Is this not the same constituency that embraced neo-liberal economics in the first place?; the same constituency that fell for the propaganda of “Jobs! Jobs! Jobs!” and “a rising tide lifts all boats” and the hokum about “the virtuous circle”?; the same constituency that, nonetheless, voted for austerity, privatisation, and deregulation of the “free market” in the name of “the virtuous circle”? Is this not the same constituency that now denies any connection between consequences and outcomes and its own beliefs and actions even as it has become abundantly evident that the “virtuous circle” is a hoax? As long as globalisation of the “virtuous circle” appeared unidirectional (which is to say, imperialistic) it was embraced. But globalisation is not only bidirectional, it is multidirectional. As long as it was about a McDonald’s or a KFC or a Starbuck’s on every corner, it was alright. But when it suggested “taco trucks on every corner”, it became not alright. Now it becomes cultural imperialism and a threat to “white identity”, which is, apparently, identical with McDonald’s, KFC, Wendy’s and Walmart on every corner.
So, now it’s a matter of “making America Great Again”. Just when was that? Apparently the 50s, when millions were lifted out of poverty, joined the middle class, moved to the suburbs, and indulged in an orgy of consumption largely driven by the advertising industry, before Rachel Carson’s Silent Spring shook up our complacency about the environment, before Martin Luther King and the civil rights movements, or the “counterculture”, peaceniks, and so on — a time, apparently, when the “virtuous circle” worked.
That seems to be the mythology of the Lost Paradise, anyway. But it is irrational. North America, in general, emerged unscathed by the destruction and devastation of the World War, which, for a while, eliminated all potential “competitors”, but which was bound to be a transient glory. Moreover, it was the widespread adoption of Keynesian welfare economics (or “New Deal” in the United States) and the social supports and public infrastructure it provided that raised millions out of the conditions of “rugged individualism” into middle class and suburban comfort (a mixed blessing perhaps). As has been noted, this New Deal, or more broadly the public welfare state, probably saved capitalism’s bacon since the great fear at that time, following the war demobilisation, was that, with peace, the conditions of the Great Depression and the law of the jungle as “virtuous circle” would resume.
Keynesian welfare state economics ran into its own limits in the self-contradiction called “stagflation”. Neo-liberalism became the cure for the self-contadiction of Keynesianism.
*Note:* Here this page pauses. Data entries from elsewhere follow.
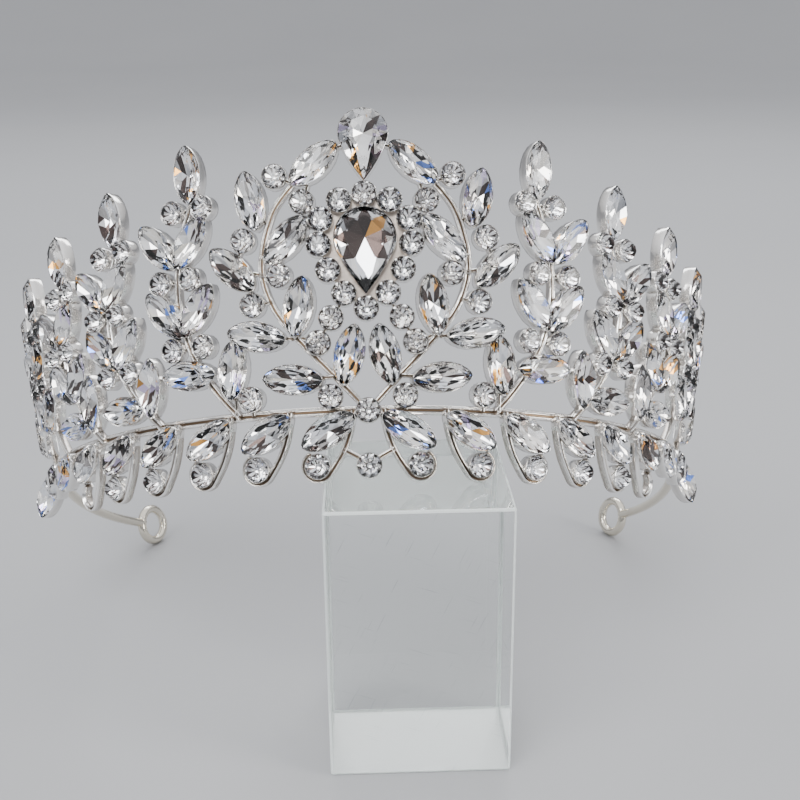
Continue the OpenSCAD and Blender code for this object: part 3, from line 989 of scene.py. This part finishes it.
# %% Bars in the heart and arms in the sprigs
BAR_WIRE, ARM_WIRE = (0.9, 1.9), (1.2, 1.9)
ARM_LENGTH, NECK_IN_CUP = 3.4, 0.5
HEART_BARS = [
    # plate, beside, up, to beside, to up
    (1, -0.1, 44.8, -3, 52.8), (1, -6, 55.4, -9.1, 56.4), (1, 5.6, 50.6, 1.5, 49),
    (2, -4.2, 29.4, -0.5, 30), (2, 6, 31.6, -0.5, 30), (2, 3.3, 37.6, 6, 31.6),
    (2, 1.1, 46, -1.8, 41), (2, 2.1, 23.6, -1.6, 24), (2, 3.6, 3.6, 3.6, 0),
    (2, 7.3, 10.2, 7.3, 0), (2, 1.5, 16.8, -6, 15.8), (2, -5.9, 7, -14.6, 7),
    (2, -6.3, 36.8, -0.5, 33.4), (0, 7.5, 19.6, 4.2, 24.4), (0, 7.5, 19.6, 10.3, 14.4),
    (0, 10.3, 14.4, 13.8, 15.6), (0, 7.9, 3, 7.9, 0), (0, 3.8, 11.8, 6.6, 7.2),
]
# A bar from the halo up into the cup of the top stone
NECK = [(0, HALO_MIDDLE[0]), (0, TOP_PEAR_UP - TOP_PEAR[1] / 2 + NECK_IN_CUP)]

for s in both:
    for p, x, up, to_x, to_up in HEART_BARS:
        bar = side_points(s, [(x, up), (to_x, to_up)])
        flat_wire(bar, BAR_WIRE, PLATE_BACK, plate_at(s * HEART_PLATES[p]))
    for i in range(len(SPRIGS)):
        for x, up, side_of_stem in sprig_rounds(i):
            arm = side_points(s, [(x, up), (x - side_of_stem * ARM_LENGTH, up)])
            flat_wire(arm, ARM_WIRE, PLATE_BACK, plate_at(s * sprig_plate(i)))
flat_wire(NECK, BAR_WIRE, PLATE_BACK, plate_at(0))
print(2 * len(HEART_BARS), "bars in the heart")

# %% The plate behind the halo
HALO_PLATE_FRONT = 0.3
# The plate's back and front are darkened as painted shade, the front more
HALO_BACK_PAINTED_SHADE, HALO_FRONT_PAINTED_SHADE = 0.35, 0.75


def halo_plate():
    """A thin plate with a corner behind each round stone of the halo."""
    ring = [(0, HALO_MIDDLE[0])] + HALO_ROUNDS + [(0, HALO_MIDDLE[1])]
    ring += [(-x, y) for x, y in reversed(HALO_ROUNDS)]
    count = len(ring)
    corners = [(x, y, z) for z in (PLATE_BACK, HALO_PLATE_FRONT) for x, y in ring]
    faces = [list(range(count)), [count + k for k in range(count)][::-1]]
    faces += [[k, count + k, count + (k + 1) % count, (k + 1) % count] for k in range(count)]
    mesh = mesh_of("halo plate", corners, faces)
    mark_tarnish_and_shade(mesh, [HALO_BACK_PAINTED_SHADE] * count + [HALO_FRONT_PAINTED_SHADE] * count)
    mesh.materials.append(silver_plate)
    return mesh


behind_halo = halo_plate()
behind_halo.transform(TO_METRES @ plate_at(0) @ TO_METRES.inverted())
metal.append(behind_halo)
print(len(metal), "meshes of metal with the halo's plate")

# %% [markdown]
# At each end of the rail a round wire runs back and down to a loop, for a ribbon or a comb, and
# the loops touch the table. On the real crown they are bent by hand, so the two sides differ a
# little. A torus and a cylinder could stand in for each, but the wire curves as it falls. So
# both are paths, with a small table of bends, swept by the same kind of tree as the flat wires.

# %% Paths of the end wires and their loops
LOOP_RADIUS, LOOP_WIRE, LOOP_ABOVE_TABLE = 6.2, 2.6, 0.05
LOOP_BENDS = {
    # degrees round the head, how far outside the rail
    "left": (121.6, -3.6), "right": (117.6, 2.8),
}
WIRE_LEAVES_RAIL, WIRE_ENDS_BEFORE = math.radians(77.9), 0.05
WIRE_STEPS, LOOP_STEPS = 12, 28


def loop_height(turn, out):
    """The height of a loop's middle, against the rail, that sets the loop on the table."""
    reach = LOOP_RADIUS * math.sqrt(math.cos(TILT)**2 + (math.sin(turn) * math.sin(TILT))**2)
    below = ring_centre().z + out * math.cos(turn) * math.sin(TILT)
    return (reach + LOOP_ABOVE_TABLE - below) / math.cos(TILT)


def round_head(s, angle, radius, height):
    """A point at an angle round the head, in metres."""
    point = Vector((s * radius * math.sin(angle), -radius * math.cos(angle), height))
    return TO_METRES @ RESTED @ point


def end_wire(s, turn, out, low):
    """The path from the rail to a loop, which levels out as it falls."""
    path = []
    for k in range(WIRE_STEPS + 1):
        t = k / WIRE_STEPS
        angle = WIRE_LEAVES_RAIL + (turn - WIRE_ENDS_BEFORE - WIRE_LEAVES_RAIL) * t
        radius = RAIL_RADIUS + (out - RAIL_RADIUS) * t
        path.append(round_head(s, angle, radius, low * (1 - (1 - t)**2)))
    return path


def end_loop(s, turn, out, low):
    """The path round a loop, along the middle of its wire."""
    middle = LOOP_RADIUS - LOOP_WIRE / 2
    angles = [math.tau * k / LOOP_STEPS for k in range(LOOP_STEPS)]
    return [round_head(s, turn + middle * math.cos(a) / out, out, low + middle * math.sin(a))
            for a in angles]


print("a loop is", 2 * LOOP_RADIUS, "mm across")

# %% The end wires and their loops
thick = LOOP_WIRE * MM
for side, s in SIDES.items():
    turn, out = math.radians(LOOP_BENDS[side][0]), RAIL_RADIUS + LOOP_BENDS[side][1]
    low = loop_height(turn, out)
    for path, closed in (
            (end_wire(s, turn, out, low), False), (end_loop(s, turn, out, low), True)):
        metal.append(swept(free_sweep, rod, path, thick, thick, dull_wire, closed))
    print("the", side, "loop's middle lies", round(-low, 1), "mm below the rail's plane")

# %% The casting in place of its solid
SHARP_FROM = math.radians(48)

casting = put_together("crown metal", metal)
casting.shade_smooth()
casting.set_sharp_from_angle(angle=SHARP_FROM)
stands_for(shown("crown_metal", casting), "crown_frame")
for helper in (grooved, rod):
    bpy.data.objects.remove(helper)
print(len(casting.polygons), "faces of metal")

# %% [markdown]
# The block is clear glass with polished faces, a few fine scratches and narrow ground edges,
# which catch the light as pale lines. A plain box would have no edges to catch it, so a bevel
# gives them a width of their own and a second finish, which the underside has too. The scratches
# could be an image, but noise that is stretched long in one direction draws them by itself.

# %% Finishes of the block
SCRATCH_LEANS = (20, -65)
SCRATCH_SIZE = (9, 0.25, 0.25)
SCRATCH_TINT = (0.62, 0.66, 0.68, 1)


def scratch(material):
    """Adds fine straight scratches that cross on the front and the back, and specks elsewhere."""
    tree = material.node_tree
    where = new_node(tree, "ShaderNodeTexCoord").outputs["Object"]
    target = tree.nodes["Principled BSDF"].inputs["Base Color"]
    tint = target.links[0].from_socket
    for lean in SCRATCH_LEANS:
        along = new_node(tree, "ShaderNodeMapping", {
            "Vector": where, "Rotation": (0, math.radians(lean), 0),
            "Scale": [v * MM for v in SCRATCH_SIZE]}, vector_type="TEXTURE")
        streaks = new_node(tree, "ShaderNodeTexNoise", {
            "Vector": along.outputs[0], "Scale": 1, "Detail": 0})
        marks = new_node(tree, "ShaderNodeMapRange", {
            "Value": streaks.outputs["Fac"], "From Min": 0.75, "From Max": 0.83})
        tint = blended(tree, marks.outputs["Result"], tint, SCRATCH_TINT)
    tree.links.new(tint, target)


block_glass = glass_finish(
    "block glass", tints=((0.95, 0.98, 0.97), (0.97, 0.985, 0.98)), scale=40, ior=1.49,
    rough=(0, 0.03))
scratch(block_glass)
block_edge = glass_finish(
    "ground glass edge", tints=((0.88, 0.95, 0.93), (0.93, 0.98, 0.97)), scale=900, ior=1.49,
    rough=(0.35, 0.55), clear=0.35)
print("block finishes:", block_glass.name, "and", block_edge.name)

# %% The glass block
EDGE_WIDTH = 0.55


def block_mesh():
    """The block's eight corners and six faces, the underside first."""
    x, y, z = BLOCK[0] / 2, BLOCK[1] / 2, BLOCK[2]
    corners = [(i, j, k) for k in (0, z) for j in (-y, y) for i in (-x, x)]
    faces = [[0, 2, 3, 1], [4, 5, 7, 6], [0, 1, 5, 4], [2, 6, 7, 3], [0, 4, 6, 2], [1, 3, 7, 5]]
    return mesh_of("block", corners, faces)


block = shown("display_block", block_mesh())
block.data.materials.append(block_glass)
block.data.materials.append(block_edge)
# The underside and the bevel take the second finish
block.data.polygons[0].material_index = 1
edge = block.modifiers.new("ground edges", "BEVEL")
edge.width, edge.segments, edge.material = EDGE_WIDTH * MM, 2, 1
graph = bpy.context.evaluated_depsgraph_get()
block_done = bpy.data.meshes.new_from_object(block.evaluated_get(graph), depsgraph=graph)
block.modifiers.clear()
block.data = block_done
stands_for(block, "glass_block")
print(len(block.data.polygons), "faces of glass block")

# %% [markdown]
# The crown is seen on a wide pale floor. A flat floor would end in a line behind it, so this one
# curves up far off. Polished metal and foil show whatever is round them: in a white room they
# look flat, and in a dark one black. So the room grows brighter towards its ceiling, which
# shades them softly, and three large lamps add the sparkle.

# %% Floor
# In metres
FLOOR_FLAT, FLOOR_BEND, FLOOR_BELOW = 2.4, 1.6, 0.0001
FLOOR_COUNT = 48


def floor_mesh():
    """A round floor that curves up into a low wall far off, so no edge shows."""
    arc = [math.radians(a) for a in range(0, 76, 5)]
    profile = [(FLOOR_FLAT + FLOOR_BEND * math.sin(a), FLOOR_BEND - FLOOR_BEND * math.cos(a))
               for a in arc]
    around = [math.tau * k / FLOOR_COUNT for k in range(FLOOR_COUNT)]
    corners = [(r * math.cos(t), r * math.sin(t), z - FLOOR_BELOW)
               for r, z in profile for t in around]
    faces = [list(range(FLOOR_COUNT))]
    for row in range(len(profile) - 1):
        a, b = row * FLOOR_COUNT, (row + 1) * FLOOR_COUNT
        for k in range(FLOOR_COUNT):
            after = (k + 1) % FLOOR_COUNT
            faces.append([a + k, b + k, b + after, a + after])
    mesh = bpy.data.meshes.new("floor")
    mesh.from_pydata(corners, [], faces)
    return mesh


def paper_finish():
    """Pale paper whose tone drifts a little."""
    material, tree, shader = finish_named("pale paper")
    tone = drifting(tree, tints=((0.36, 0.365, 0.38), (0.4, 0.405, 0.415)), scale=3)
    tree.links.new(tone.outputs["Color"], shader.inputs["Base Color"])
    shader.inputs["Roughness"].default_value = 0.6
    return material


floor = shown("floor", floor_mesh())
floor.data.shade_smooth()
floor.data.materials.append(paper_finish())
floor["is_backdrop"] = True
print("floor", 2 * (FLOOR_FLAT + FLOOR_BEND), "m across at most")

# %% Lamps
LAMPS_AIM_AT = Vector((-0.01, 0.03, 0.07))


def soft_light(name, place, size, power, colour=(1, 1, 1)):
    """A large lamp that faces the crown."""
    lamp = bpy.data.lights.new(name, "AREA")
    lamp.shape, lamp.size, lamp.size_y = "RECTANGLE", *size
    lamp.energy, lamp.color = power, colour
    item = shown(name, lamp)
    item.location = place
    aim = LAMPS_AIM_AT - Vector(place)
    item.rotation_euler = aim.to_track_quat("-Z", "Y").to_euler()
    return item


lamps = [
    soft_light("key", place=(-0.35, -0.6, 0.8), size=(0.8, 0.5), power=9),
    soft_light("fill", place=(0.8, -0.35, 0.4), size=(0.3, 0.6), power=5,
               colour=(1.0, 0.97, 0.93)),
    soft_light("back", place=(0.1, 1.0, 0.9), size=(1.0, 0.4), power=7,
               colour=(0.96, 0.98, 1.0)),
]
print(len(lamps), "lamps")

# %% The room
ROOM_LOW = (0.05, (0.3, 0.3, 0.305, 1))
ROOM_HIGH = (0.8, (1.3, 1.31, 1.35, 1))

room = bpy.data.worlds.new("room")
bpy.context.scene.world = room
room.use_nodes = True
sky = room.node_tree
direction = new_node(sky, "ShaderNodeTexCoord").outputs["Generated"]
height = new_node(sky, "ShaderNodeSeparateXYZ", {0: direction})
fade = new_node(sky, "ShaderNodeValToRGB", {"Fac": height.outputs["Z"]})
for step, (place, colour) in zip(fade.color_ramp.elements, (ROOM_LOW, ROOM_HIGH)):
    step.position, step.color = place, colour
sky.links.new(fade.outputs["Color"], sky.nodes["Background"].inputs["Color"])
print("the room is", ROOM_LOW[1][0], "bright below and", ROOM_HIGH[1][0], "above")

# %% [markdown]
# The camera stands a hand's breadth above the crown and a quarter of a metre in front of it, and
# looks down by some twenty degrees. It could be aimed at the crown by a constraint, but the real
# one was held a little askew. So its three angles are written down, and its matrix is built
# from the directions that it looks, leans and stands in.

# %% Camera
EYE = Vector((-10.6, -234.0, 164.4)) * MM
YAW, PITCH, ROLL = math.radians(1.82), math.radians(19.61), math.radians(-0.57)
SENSOR = 36
FOCAL_PIXELS, PICTURE_PIXELS = 1156, 800

ahead = Vector((
    math.sin(YAW) * math.cos(PITCH), math.cos(YAW) * math.cos(PITCH), -math.sin(PITCH)))
level_right = Vector((math.cos(YAW), -math.sin(YAW), 0))
level_up = level_right.cross(ahead)
right = level_right * math.cos(ROLL) + level_up * math.sin(ROLL)
up = level_up * math.cos(ROLL) - level_right * math.sin(ROLL)
camera = shown("camera", bpy.data.cameras.new("camera"))
camera.matrix_world = Matrix((
    (right.x, up.x, -ahead.x, EYE.x), (right.y, up.y, -ahead.y, EYE.y),
    (right.z, up.z, -ahead.z, EYE.z), (0, 0, 0, 1)))
camera.data.sensor_width = SENSOR
camera.data.lens = SENSOR * FOCAL_PIXELS / PICTURE_PIXELS
camera.data.clip_start, camera.data.clip_end = 0.01, 20
bpy.context.scene.camera = camera
print("lens", round(camera.data.lens, 1), "mm")

# %% [markdown]
# Last, the box round everything that is seen, but the floor, is printed in millimetres. The
# wires and cups here are a little fuller than their solids.

# %% The box round what is seen, and the end
seen_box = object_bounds()
for label, corner in zip(("from", "to"), seen_box):
    print("seen", label, [round(v / MM, 1) for v in corner], "mm")
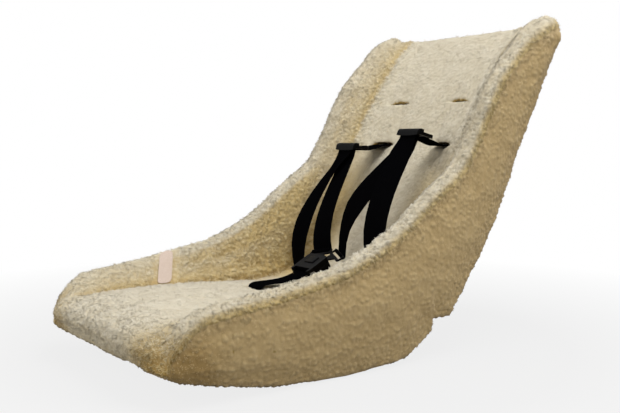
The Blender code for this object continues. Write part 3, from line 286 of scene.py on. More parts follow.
class Finish:
    """A material and short ways to add nodes to it."""

    def __init__(self, name, colour, roughness, metallic=0.0):
        self.material = bpy.data.materials.new(name)
        self.material.use_nodes = True
        self.tree = self.material.node_tree
        self.shader = self.tree.nodes["Principled BSDF"]
        self.shader.inputs["Base Color"].default_value = (*colour, 1)
        self.shader.inputs["Roughness"].default_value = roughness
        self.shader.inputs["Metallic"].default_value = metallic
        self.place = self.add("ShaderNodeTexCoord").outputs["Object"]

    def add(self, kind, settings=None, **inputs):
        node = self.tree.nodes.new(kind)
        for key, value in (settings or {}).items():
            setattr(node, key, value)
        for key, value in inputs.items():
            self.join(node.inputs[key.replace("_", " ")], value)
        return node

    def join(self, socket, value):
        if isinstance(value, bpy.types.NodeSocket):
            self.tree.links.new(value, socket)
        else:
            socket.default_value = value

    def attribute(self, name):
        return self.add("ShaderNodeAttribute", {"attribute_name": name}).outputs["Fac"]

    def noise(self, scale, detail=2.0, at=None):
        cloud = self.add("ShaderNodeTexNoise", Vector=at or self.place, Scale=scale, Detail=detail)
        return cloud.outputs["Fac"]

    def math(self, operation, a, b=0.0):
        node = self.add("ShaderNodeMath", {"operation": operation})
        self.join(node.inputs[0], a)
        self.join(node.inputs[1], b)
        return node.outputs[0]

    def ramp(self, value, stops):
        node = self.add("ShaderNodeValToRGB", Fac=value)
        elements = node.color_ramp.elements
        while len(elements) < len(stops):
            elements.new(0.5)
        for element, (at, colour) in zip(elements, stops):
            element.position = at
            element.color = (*colour, 1)
        return node.outputs["Color"]

    def blend(self, mode, share, a, b):
        node = self.add("ShaderNodeMix", {"data_type": "RGBA", "blend_type": mode})
        self.join(node.inputs["Factor"], share)
        self.join(node.inputs["A"], a)
        self.join(node.inputs["B"], b)
        return node.outputs["Result"]

    def bump(self, height, depth, strength=1.0):
        node = self.add("ShaderNodeBump", Height=height, Distance=depth, Strength=strength)
        self.join(self.shader.inputs["Normal"], node.outputs["Normal"])

    def colour(self, socket):
        self.join(self.shader.inputs["Base Color"], socket)

    def roughness(self, value, low, high):
        node = self.add("ShaderNodeMapRange", Value=value, To_Min=low, To_Max=high)
        self.join(self.shader.inputs["Roughness"], node.outputs["Result"])


def fleece_finish(name, shade_painted_palette, lit_painted_palette):
    """Wool-like pile: golden in its depth and pale at the tips, which is partly painted shade in the pile's
    depth, and mottled from curl to curl. A painted shade palette and a painted lit palette are mixed by the
    painted light stored on the mesh.
    """
    finish = Finish(name, lit_painted_palette[1], 0.95)
    depth = finish.attribute("pile")
    stops = (0.0, 0.4, 0.9)
    # Painted shade (golden) and painted light (pale) copies of the same colours, mixed by the painted light
    # number.
    deep = finish.ramp(depth, list(zip(stops, shade_painted_palette)))
    pale = finish.ramp(depth, list(zip(stops, lit_painted_palette)))
    colour = finish.blend("MIX", finish.attribute("painted_light"), deep, pale)
    mottle = finish.ramp(finish.noise(60, 3), [(0.35, (0.90, 0.88, 0.84)), (0.65, (1.0, 1.0, 1.0))])
    finish.colour(finish.blend("MULTIPLY", 0.8, colour, mottle))
    finish.bump(finish.noise(1400, 3), 0.0005, 0.5)
    finish.shader.inputs["Sheen Weight"].default_value = 0.2
    finish.shader.inputs["Sheen Roughness"].default_value = 0.6
    finish.shader.inputs["Specular IOR Level"].default_value = 0.12
    return finish.material


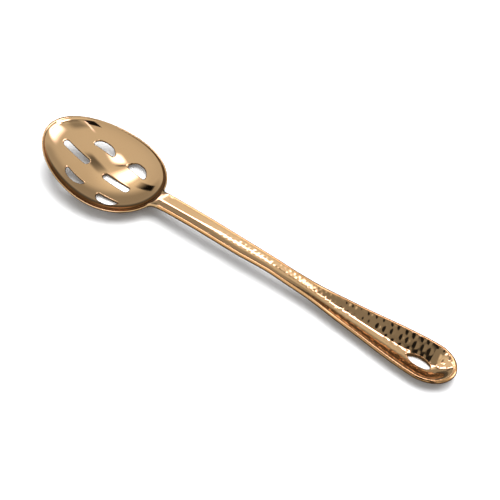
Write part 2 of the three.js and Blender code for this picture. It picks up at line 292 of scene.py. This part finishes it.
def bowed_slot(x, y, start, end, inner_bow, outer_bow):
    """Slot between two arcs that bow away from the bowl's middle line, the same on both sides of it."""
    share = (x - start[0]) / (end[0] - start[0])
    mirrored = np.abs(y)
    line = start[1] + share * (end[1] - start[1])
    hump = 4 * share * (1 - share)
    inner = line + inner_bow * hump - mirrored
    half = (end[0] - start[0]) / 2
    off_centre = np.abs(share * 2 - 1)
    rise = np.maximum(mirrored - line, 0.0) / outer_bow
    level = off_centre ** OUTER_ARC_FULLNESS + rise ** OUTER_ARC_RISE - 1
    slope_x = OUTER_ARC_FULLNESS * off_centre ** (OUTER_ARC_FULLNESS - 1) / half
    slope_y = OUTER_ARC_RISE * rise ** (OUTER_ARC_RISE - 1) / outer_bow
    outer = level / np.sqrt(slope_x ** 2 + slope_y ** 2 + 1e-4)
    return smooth_max(inner, outer, SLOT_CORNER)


def slots(x, y):
    """Distance from the nearest of the six slots, seen from above."""
    straight = [straight_slot(x, y, *ends) for ends in STRAIGHT_SLOTS]
    bowed = [bowed_slot(x, y, *shape) for shape in BOWED_SLOTS]
    return np.minimum.reduce(straight + bowed)


# ---- handle ----
def flange_y(x):
    return half_width(x) - EDGE_RADIUS


DISH_LENGTH = END_X - EDGE_RADIUS - DISH_CENTRE_X
CREASE_SOFTNESS = 0.06
SOFTENED_EDGE = math.hypot(1.0, CREASE_SOFTNESS) - CREASE_SOFTNESS


def edge_share(x, y):
    """0 on the handle's middle line, 1 on the centre line of its round edge."""
    across = np.abs(y) / flange_y(x)
    along = np.maximum(x - DISH_CENTRE_X, 0.0) / DISH_LENGTH
    return np.hypot(across, along)


def top_z(x, y):
    share = np.minimum(edge_share(x, y), 1.0)
    softened = np.sqrt(share * share + CREASE_SOFTNESS ** 2) - CREASE_SOFTNESS
    hollow = (1 - (softened / SOFTENED_EDGE) ** hollow_power(x)) ** hollow_fullness(x)
    return seam_z(x) + EDGE_RADIUS - trough(x) * hollow


def bottom_z(x, y):
    share = np.minimum(edge_share(x, y), 1.0)
    drop = keel(x) * (1 - share ** KEEL_FULLNESS[0]) ** KEEL_FULLNESS[1]
    return np.maximum(seam_z(x) - EDGE_RADIUS - drop, 0.0)


def sheet_at(x, y):
    share = np.minimum(edge_share(x, y), 1.0)
    return SHEET_THICKNESS + (FLANGE_THICKNESS - SHEET_THICKNESS) * share ** 4


def bar_side(x, y, z):
    """Distance from the whole section of the neck, with its round edges."""
    past = np.abs(y) - flange_y(x)
    edge = np.hypot(past, z - seam_z(x)) - EDGE_RADIUS
    body = np.maximum(z - top_z(x, y), bottom_z(x, y) - z)
    return np.where(past > 0, edge, body)


def tang_side(x, y, z):
    off_middle = np.abs(x - (TANG_END_X + NECK_END_X) / 2)
    reach = np.maximum(off_middle - (TANG_END_X - NECK_END_X) / 2 - TANG_ROOT, -DEEP_INSIDE)
    plan = np.maximum(np.abs(y) - TANG_HALF_WIDTH, reach)
    return smooth_max(plan, np.abs(z - TANG_Z) - TANG_THICKNESS / 2, TANG_ROUNDING)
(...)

But now, neo-liberalism is running into its own limits of the reasonable and into its own self-contradictions, particularly with the Great Market Meltdown of 2008. Cant’ go back. Can’t go forwards. Predicament. Dilemma. Drift. Vicious circle.
A lot of political “dog and pony shows” are arranged these days that are no more than public confidence building exercises — the appearance of having things in hand, but probably more to uphold the delusion, or deception, of the efficacy of the “virtuous circle”, which has become more a case of pissing against the wind.
But that is, in a nutshell, Vance’s “seduction”. It’s the persistence of that core “deception” which Adam Smith promoted in his Parable of the Poor Man’s Son. And is not Adam Smith’s “deception” but a persistence of Plato’s “Noble Lie”? That raises the question of whether there isn’t a fundamental and necessary deception or delusion at the very roots of the mental-rational consciousness structure that has become unconscious, and that might even be necessary for the mental-rational to function at all.
Apparently, no amount of evidence to the contrary is going to persuade the true believers to re-examine the “virtuous circle” story and meme. Indeed, the very defence of it has ceased to be reasonable at all, the assumption now being that, if it’s not working, somebody or something is to blame and their elimination — of them or of their influence — will restore the virtuosity.
Some observers, contra Vance, have disputed, though, that Trump’s core constituency is “angry white working-class males”, such as Ken Boag who notes,
According to the Gallup results, those who support Trump are slightly better off economically and employment-wise than people who don’t support him. While they are likely to live in areas that have suffered economically, they are also likely to be better off than their neighbours, and to have been spared the worst effects of the 2008 recession.
They are also significantly less likely to live in communities where there is a substantial immigrant population. In other words, Trump supporters are less likely than other Americans — and less likely even than other Republicans — to have regular personal experiences with immigrants.
In other words, Trump’s core constituency is actually what is termed “petite bourgeois” or “lower middle class” (ie, the famous “Little Guy”) — fearful of falling into, or back into, the lower class but frustrated in its aspirations to become “middle class” and so feels “squeezed” between two fates, as it were. This is, traditionally, the core constituency of the radical right everywhere, and that’s what Boag has described here.